With each roll you will ask yourself, do you feel lucky?

Forest Shuffle: Dartmoor

Forest Shuffle: Dartmoor is a stand-alone game within the Forest Shuffle family and introduces a brand new habitat and features new species with new abilities and bonuses to explore. As in the earlier original Forest Shuffle, in Forest Shuffle: Dartmoor players compete to build the most valuable environment by placing trees and shrubs, then attracting species to these locations to create an ecologically balanced habitat for flora and fauna.

What's new in Dartmoor is the introduction of TERRAIN cards that are played horizontally and serve as a home or feeding ground for different species than trees or shrubs. Due to the nature of the terrain, species can only be placed above and below a terrain card. Deer and other species stay clear from bogs or peat areas in the moorland. They need their drink, but won't feel safe at dwells or next to rivulets. So players have to be watch out, where to place their species.

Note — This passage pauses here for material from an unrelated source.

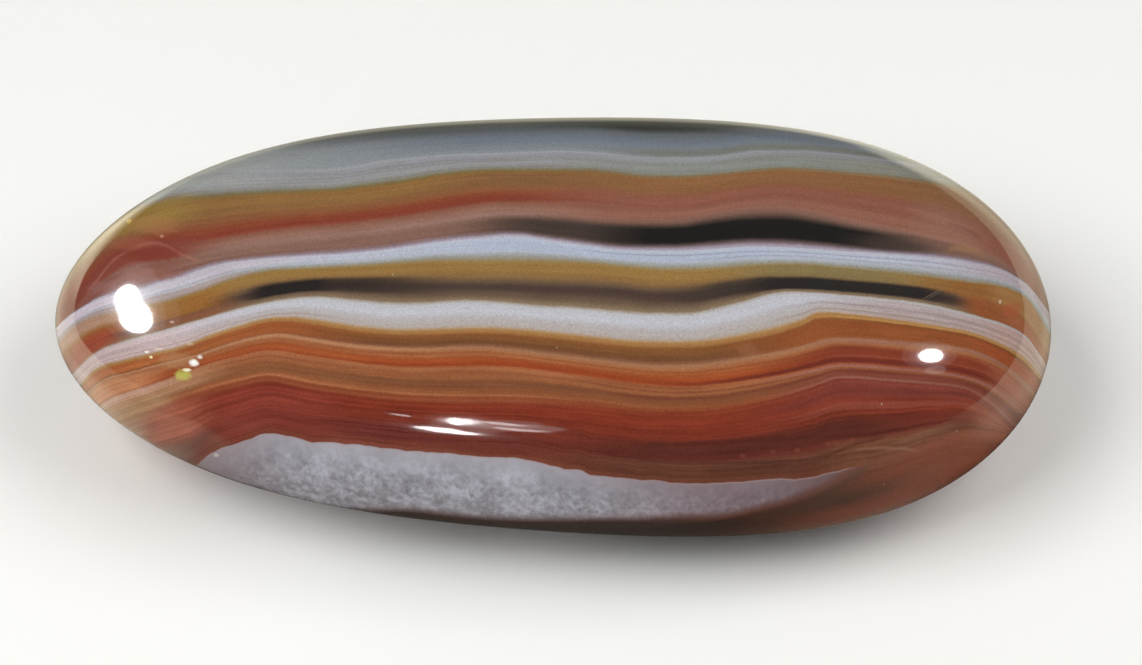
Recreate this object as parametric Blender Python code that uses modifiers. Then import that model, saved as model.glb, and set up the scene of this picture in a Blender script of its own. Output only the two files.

Like its predecessor, Forest Shuffle: Dartmoor comes with a unique back side: Each of the 180 cards of the deck can be placed face down, creating a bog, if the action allows it. The caves in Forest Shuffle: Dartmoor now will be drafted at the beginning of the game and offer asymmetrical starting conditions. On top, the number of tree symbols has been reduced from eight to six to enable bonuses more easily.

The game mechanism stays untouched: To start, each player has six cards in hand, with cards depicting either a particular type of tree, shrub or terrain or two moor dwellers (animal, plants), with these latter cards being divided in half, whether vertically or horizontally, with one dweller in each card half. On a turn, either draw two cards — whether face down from the deck or face up from the clearing — and add them to your hand, or play a card from your hand by discarding other cards to pay the cost, then putting that first card into play. In the end, the player with the highest score wins.